#### STATED EXERCISE:
Write out all of the entries exactly, please.

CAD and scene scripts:
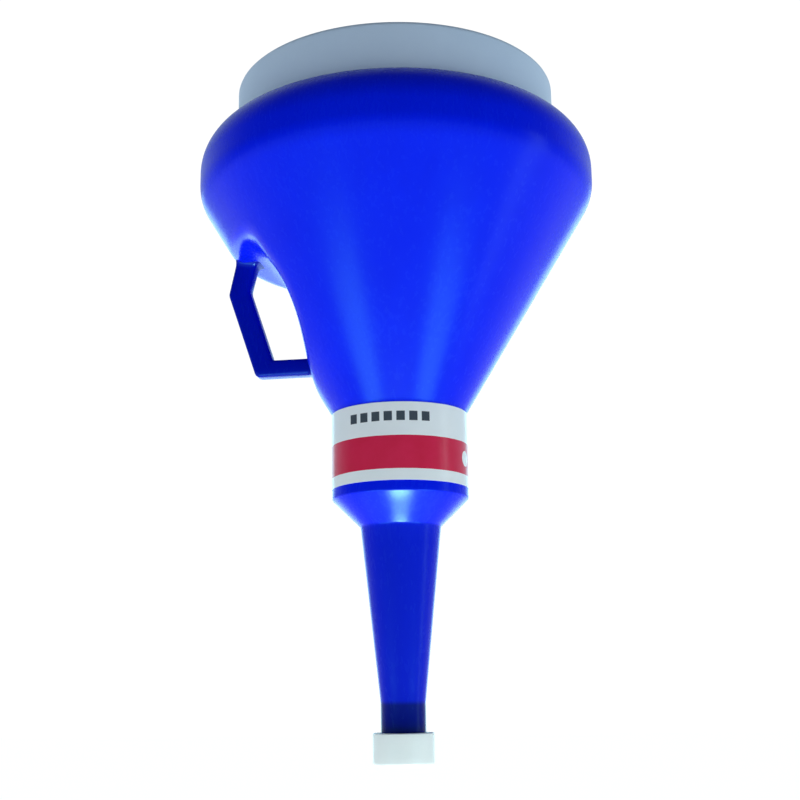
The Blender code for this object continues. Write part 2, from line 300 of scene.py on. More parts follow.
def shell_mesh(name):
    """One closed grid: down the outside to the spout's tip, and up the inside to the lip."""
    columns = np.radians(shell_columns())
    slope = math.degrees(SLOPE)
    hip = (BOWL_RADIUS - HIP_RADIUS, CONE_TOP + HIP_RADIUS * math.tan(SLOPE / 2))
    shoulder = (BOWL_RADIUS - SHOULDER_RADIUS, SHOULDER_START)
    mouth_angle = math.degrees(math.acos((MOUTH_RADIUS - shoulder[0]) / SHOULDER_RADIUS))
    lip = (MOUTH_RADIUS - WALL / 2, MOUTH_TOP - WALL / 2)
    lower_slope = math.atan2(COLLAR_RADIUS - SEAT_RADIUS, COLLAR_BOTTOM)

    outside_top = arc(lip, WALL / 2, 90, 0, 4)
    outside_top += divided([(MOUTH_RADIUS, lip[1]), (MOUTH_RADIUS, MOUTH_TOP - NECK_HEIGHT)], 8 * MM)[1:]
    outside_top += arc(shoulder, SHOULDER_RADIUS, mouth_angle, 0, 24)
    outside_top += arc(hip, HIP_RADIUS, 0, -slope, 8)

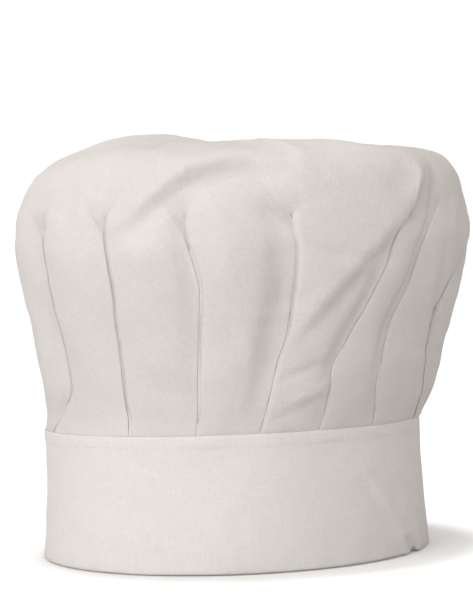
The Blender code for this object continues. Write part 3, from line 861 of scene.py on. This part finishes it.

#### RESPONSE:
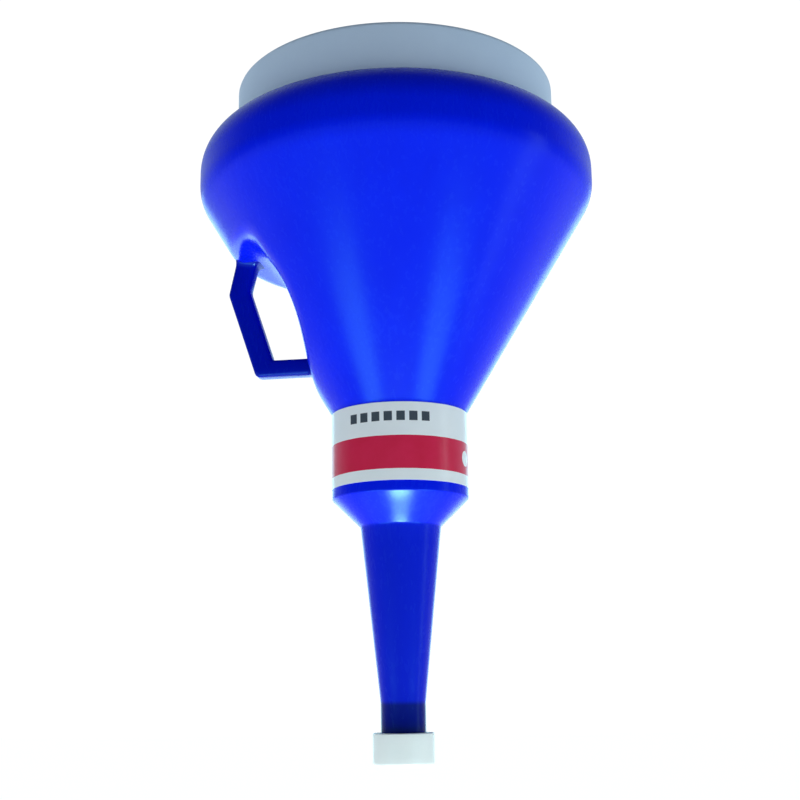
The Blender code for this object continues. Write part 2, from line 300 of scene.py on. More parts follow.
def shell_mesh(name):
    """One closed grid: down the outside to the spout's tip, and up the inside to the lip."""
    columns = np.radians(shell_columns())
    slope = math.degrees(SLOPE)
    hip = (BOWL_RADIUS - HIP_RADIUS, CONE_TOP + HIP_RADIUS * math.tan(SLOPE / 2))
    shoulder = (BOWL_RADIUS - SHOULDER_RADIUS, SHOULDER_START)
    mouth_angle = math.degrees(math.acos((MOUTH_RADIUS - shoulder[0]) / SHOULDER_RADIUS))
    lip = (MOUTH_RADIUS - WALL / 2, MOUTH_TOP - WALL / 2)
    lower_slope = math.atan2(COLLAR_RADIUS - SEAT_RADIUS, COLLAR_BOTTOM)

    outside_top = arc(lip, WALL / 2, 90, 0, 4)
    outside_top += divided([(MOUTH_RADIUS, lip[1]), (MOUTH_RADIUS, MOUTH_TOP - NECK_HEIGHT)], 8 * MM)[1:]
    outside_top += arc(shoulder, SHOULDER_RADIUS, mouth_angle, 0, 24)
    outside_top += arc(hip, HIP_RADIUS, 0, -slope, 8)

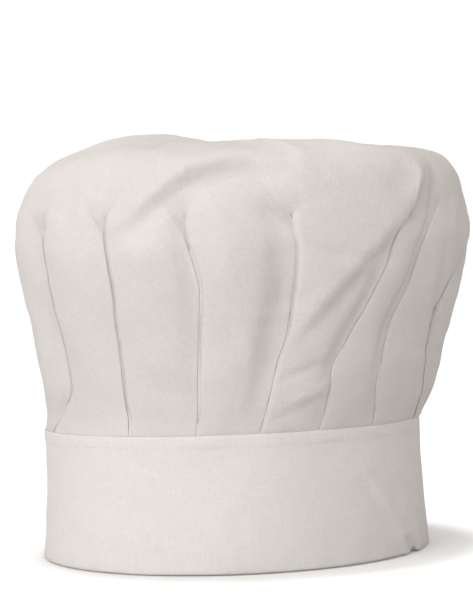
The Blender code for this object continues. Write part 3, from line 861 of scene.py on. This part finishes it.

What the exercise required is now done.